Some protested they could not read him. I remember arguing with a well read, intelligent Dartmouth footballer who refused to see anything in Gatsby. Being seriousminded and a little self-righteous, he seemed to be transferring his contempt for the frivolous waste of the twenties to that amazing little book that seems to catch and hold more of the spirit of that time in two hundred pages than do all the almanacs and Mark Sullivans.

Some had never heard of him, which recalls an anecdote. Scott had a favorite movie star.
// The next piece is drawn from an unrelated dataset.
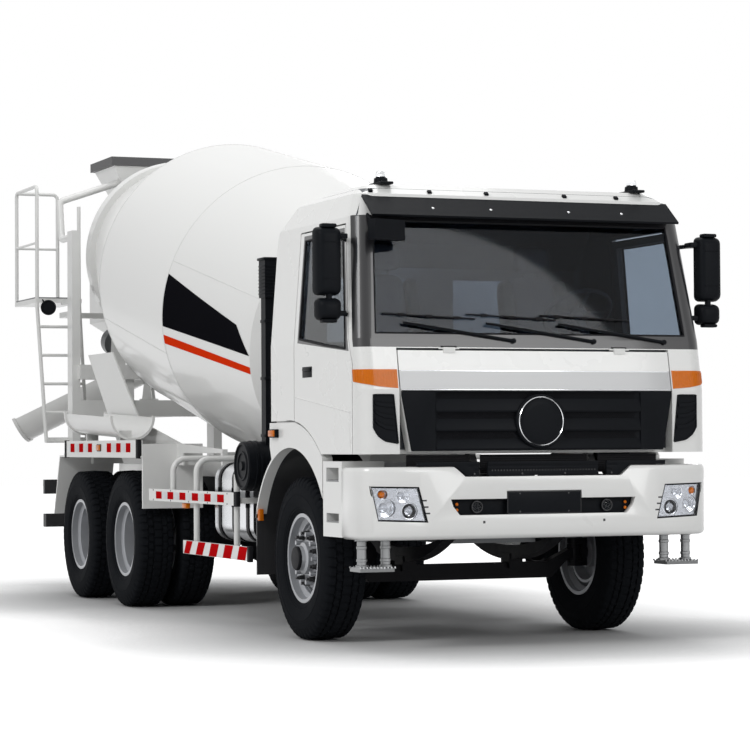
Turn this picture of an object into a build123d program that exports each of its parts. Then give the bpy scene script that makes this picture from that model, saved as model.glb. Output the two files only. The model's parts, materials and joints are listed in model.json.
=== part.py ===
from build123d import *
from math import cos, radians, sin, sqrt
import os

# A three-axle concrete mixer truck with a day cab, at its real size in millimetres.
# +X is forward, +Y is the truck's left, +Z is up; the origin is on the ground at the middle of the overall box.

# Whole vehicle
FRONT_OVERHANG = 1360
WHEELBASE = 3975
BOGIE_SPACING = 1350
BODY_HALF_WIDTH = 1225
MARKER_Y = 1245

# While the pieces are built, x is measured from the front axle; write_parts() moves them to the middle of the truck
AXLE_1_X = 0
AXLE_2_X = -WHEELBASE
AXLE_3_X = AXLE_2_X - BOGIE_SPACING

# Wheels and tyres
TYRE_RADIUS = 542
TYRE_WIDTH = 300
BEAD_RADIUS = 286
BEAD_FIT = 0.3
RIM_FLANGE_RADIUS = 298
RIM_WIDTH = 240
RIM_WALL = 12
FRONT_TRACK = 2030
TWIN_TRACK = 1828
TWIN_SPACING = 346
HUB_RADIUS = 105
RUNNING_FIT = 0.1
HAND_HOLES = 10
HAND_HOLE_RADIUS = 26
BOLT_CIRCLE_RADIUS = 167

# Ladder frame
RAIL_HALF_WIDTH = 430
RAIL_HEIGHT = 280
RAIL_FLANGE = 80
RAIL_WALL = 10
FRAME_TOP = 1040
FRAME_FRONT_X = 1060
REAR_POST_X = -6600
FRAME_REAR_X = REAR_POST_X - 125
FRAME_BOTTOM = FRAME_TOP - RAIL_HEIGHT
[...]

One day a friend of his met her on the set and thought she might like to know this. “Scott Fitzgerald,” she mused, “I know I’ve heard that name somewhere,” and then she remembered. “Oh, I know—isn’t he a character in a Katherine Brush novel? Scott liked his posterity as well as the next man, but this struck his sense of comedy, especially, as he pointed out, since Miss Brush liked to consider herself one of his disciples. 

Some thought he was dead. One day several years ago my producer called me in, said he was throwing out my script and putting a new writer on with me. When he told me who it was, I was dumbfounded. “F. Scott Fitzgerald,” I said. “I thought he was dead.” “If he is,” cracked the producer, “he must be the first ghost who ever got $1,500 a week.”

I thought he was dead because the era which he had exploited, and which had exploited him, was dead. When I got to know Scott better I discovered that my first reaction had not been entirely true, but neither was it entirely false. When the twenties died, something in Scott died too. But in the way nature compensates a blind man by heightening die sensitivity of his touch, Scott seemed to be developing new values to replace the ones he lost or threw away. Contrary to the critics who have been trying to give him a fast count, Tender Is the Night reveals a deeper understanding of human behavior than anything he had done before. And contrary to the premature mourners who had declared him intellectually dead, Scott seemed to be making a conscious, almost a desperate effort to fill the gap in his social observation that prompted Peter Munro Jack to say that a more incisive understanding of the society and times he described so well might have made him the Proust of his generation.

So Scott ends with another great waste to place beside all his other wastes. And now it seems almost too contrived that Scott should have chosen this year in which to die. For it is altogether fitting that Scott’s career should begin where one world war ends and end where another begins. He spoke for a new generation that was shell-shocked without ever going to the front. He was one of our better historians of the no-man’s-time between wars. He was not meant, temperamentally, to be a cynic, in the same way that beggars who must wander through the cold night were not born to freeze. But Scott made cynicism beautiful, poetic, almost an ideal. There is a line in This Side of Paradise, published in 1921, that becomes the epitaph of a post-war generation already being metamorphosed into a pre-(new) war generation:

I think the worst thing to contemplate is this—it’s all happened before, how soon will it happen again?”